FOR TEACHERS

The principal audience for the American Religions Timeline is undergraduates in survey courses of American religion. However, the timeline can serve a variety of educational purposes.

Representing pluralism: The timeline addresses a central challenge to thinking about American religious history: How to represent the pluralism of American religion? Unlike a historical narrative, the timeline allows for a compact presentation of data related to a broad range of religious groups. The A.R.T. Project brings together information about American religions not currently available in any other single source, including events important to marginalized religions, landmarks in church-state relations, and key instances of interreligious contact or contest. The timeline allows teachers to juxtapose events unlikely to be treated together in any historical survey, thus opening up the possibility of illuminating new relationships within and between American religions.

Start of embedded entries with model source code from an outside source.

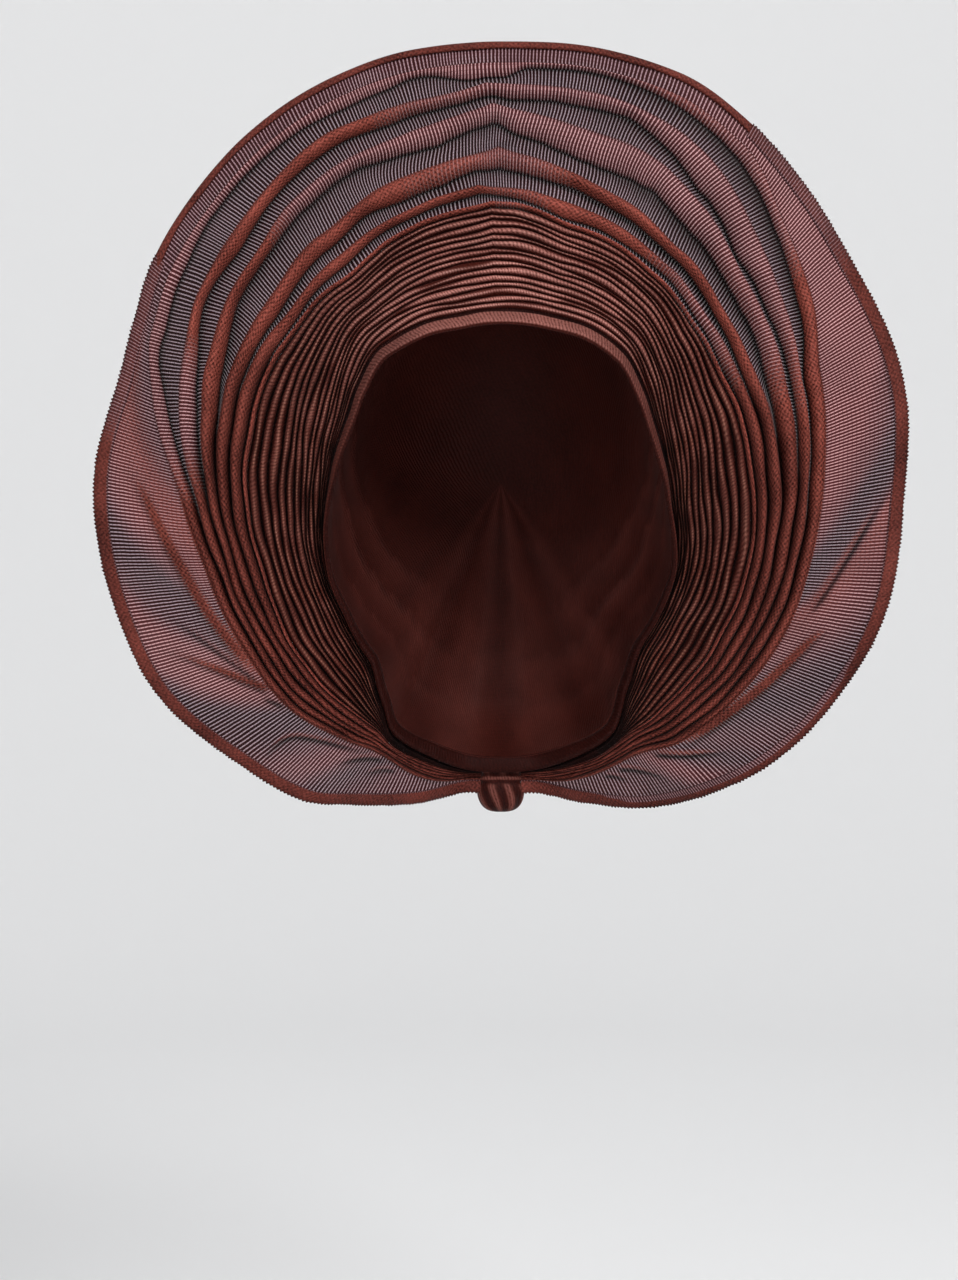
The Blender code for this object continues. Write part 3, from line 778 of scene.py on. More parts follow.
class ClothNodes:
    """Nodes of one cloth material: its weave, its zones, and short ways to write sums and mixes."""

    def __init__(self, name: str) -> None:
        """Starts the material.

        Args:
            name: the material's name.
        """
        self.material = bpy.data.materials.new(name)
        self.material.use_nodes = True
        self.tree = self.material.node_tree
        self.tree.nodes.clear()
        self.uv = add_node(self.tree, "UVMap", uv_map=WEAVE_UV).outputs[0]
        self.place = add_node(self.tree, "SeparateXYZ", {0: self.uv}).outputs
        zones = add_node(self.tree, "Attribute", attribute_name=ZONES)
        zone = add_node(self.tree, "SeparateColor", {0: zones.outputs["Color"]})
        self.zones = (zone.outputs[0], zone.outputs[1], zone.outputs[2], zones.outputs["Alpha"])

    def math(self, kind: str, a: object, b: object = 0.0, c: object = 0.0) -> bpy.types.NodeSocket:
        """Result of a sum of up to three values.

        Args:
            kind: the operation.
            a: first value or socket.
            b: second value or socket.
            c: third value or socket.

        Returns:
            The result's socket.
        """
        return add_node(self.tree, "Math", {0: a, 1: b, 2: c}, operation=kind).outputs[0]

    def step(self, value: object, low: float, high: float) -> bpy.types.NodeSocket:
        """Smooth step of a socket from 0 at low to 1 at high."""
        settings = {"interpolation_type": "SMOOTHSTEP"}
        return add_node(self.tree, "MapRange", {0: value, 1: low, 2: high}, **settings).outputs[0]

    def colour(self, share: object, a: object, b: object, blend: str = "MIX") -> bpy.types.NodeSocket:
        """Mix of two colours.

        Args:
            share: how far it goes from a to b.
            a: first colour or socket.
            b: second colour or socket.
            blend: the blend type.

        Returns:
            The mixed colour's socket.
        """
        node = add_node(self.tree, "Mix", {0: share, 6: a, 7: b}, data_type="RGBA", blend_type=blend)
        return node.outputs[2]

    def value(self, share: object, a: object, b: object) -> bpy.types.NodeSocket:
        """Mix of two values."""
        return add_node(self.tree, "Mix", {0: share, 2: a, 3: b}, data_type="FLOAT").outputs[0]

    def noise(self, scale: float, detail: float) -> bpy.types.NodeSocket:
        """Noise over the weave."""
        inputs = {"Vector": self.uv, "Scale": scale, "Detail": detail}
        return add_node(self.tree, "TexNoise", inputs).outputs[0]

    def ribs(self, count: object) -> bpy.types.NodeSocket:
        """Even ribs: 0.5 at every whole number, 0 halfway between two."""
        return self.math("ABSOLUTE", self.math("SUBTRACT", self.math("FRACT", count), 0.5))

    def shade(self, colour: object, share: object) -> bpy.types.NodeSocket:
        """Colour made lighter or darker by a factor."""
        grey = add_node(self.tree, "CombineColor", {0: share, 1: share, 2: share}).outputs[0]
        return self.colour(1.0, colour, grey, "MULTIPLY")

    def finish(
            self, colour: object, relief: object, strength: float, roughness: float,
            alpha: object = 1.0) -> bpy.types.Material:
        """Ends the tree with the shader.

        Args:
            colour: the cloth's colour.
            relief: how far the threads stand out.
            strength: how strongly that shows.
            roughness: the cloth's roughness.
            alpha: how far it covers what is behind.

        Returns:
            The finished material.
        """
        bump = add_node(self.tree, "Bump", {"Strength": strength, "Distance": RELIEF, "Height": relief})
        shader = add_node(self.tree, "BsdfPrincipled", {
            "Base Color": colour, "Alpha": alpha, "Normal": bump.outputs[0], "Roughness": roughness,
            "Sheen Weight": SHEEN, "Sheen Roughness": SHEEN_ROUGHNESS, "Specular IOR Level": SPECULAR,
        })
        output = add_node(self.tree, "OutputMaterial")
        self.tree.links.new(shader.outputs[0], output.inputs[0])
        return self.material


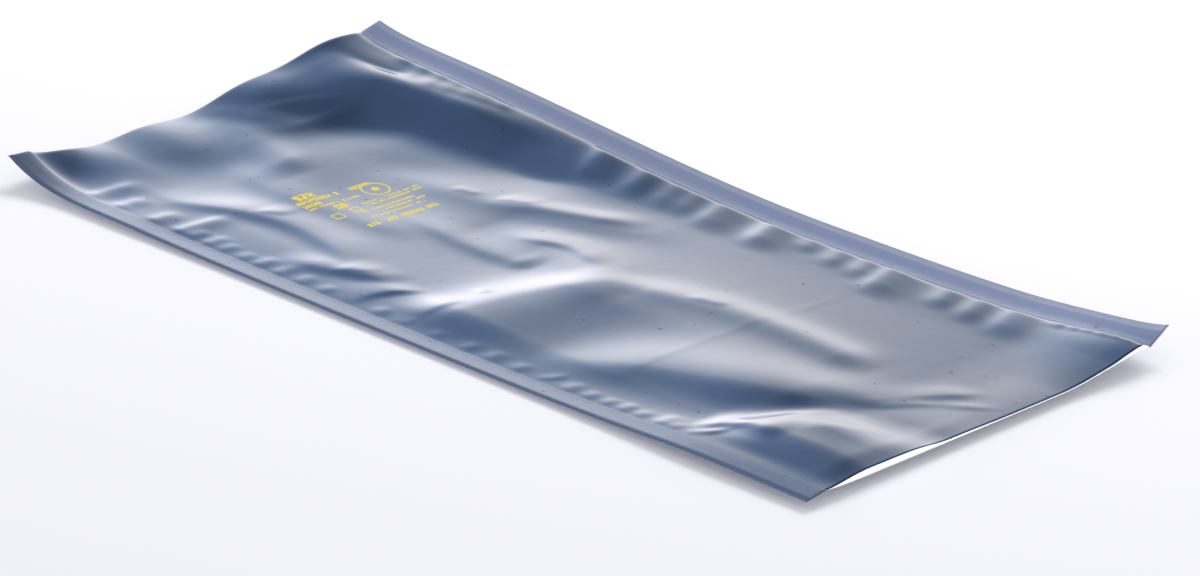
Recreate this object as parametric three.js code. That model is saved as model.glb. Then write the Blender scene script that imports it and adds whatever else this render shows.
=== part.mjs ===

A reference guide: The American Religions Timeline can serve teachers of American religion survey courses—long-time faculty and graduate teaching assistants alike—as a handy reference for preparing their coverage of traditions outside their specialty. Teachers can direct students to the timeline as a reference source for generating ideas or gathering background information for research projects. Because the timeline is online, it is easy for students to access at home and for teachers to bring into the classroom. It has the ready accessibility of a resource such as Wikipedia, but it is more authoritative, since contributions to the A.R.T. Project are reviewed by specialists before they go online.

Student contributions: Like Wikipedia (though with greater editorial oversight and quality control), the timeline grows as volunteers submit items to be included. Teachers might consider assigning students to create entries for the timeline as a class project. Depending on how the assignment is constructed, such a project could introduce students to research sources in American religion and could help students think through questions about how "American religious history" is defined. Who or what is often left out of grand narratives? In what various ways does culture impact religion and religion impact culture? How does a transnational perspective broaden our understanding of the forces that shape American religion? Writing an entry for the timeline would let students practice the skills involved in effective summary and would give them the experience of working with an editor in finalizing their writing for a kind of publication.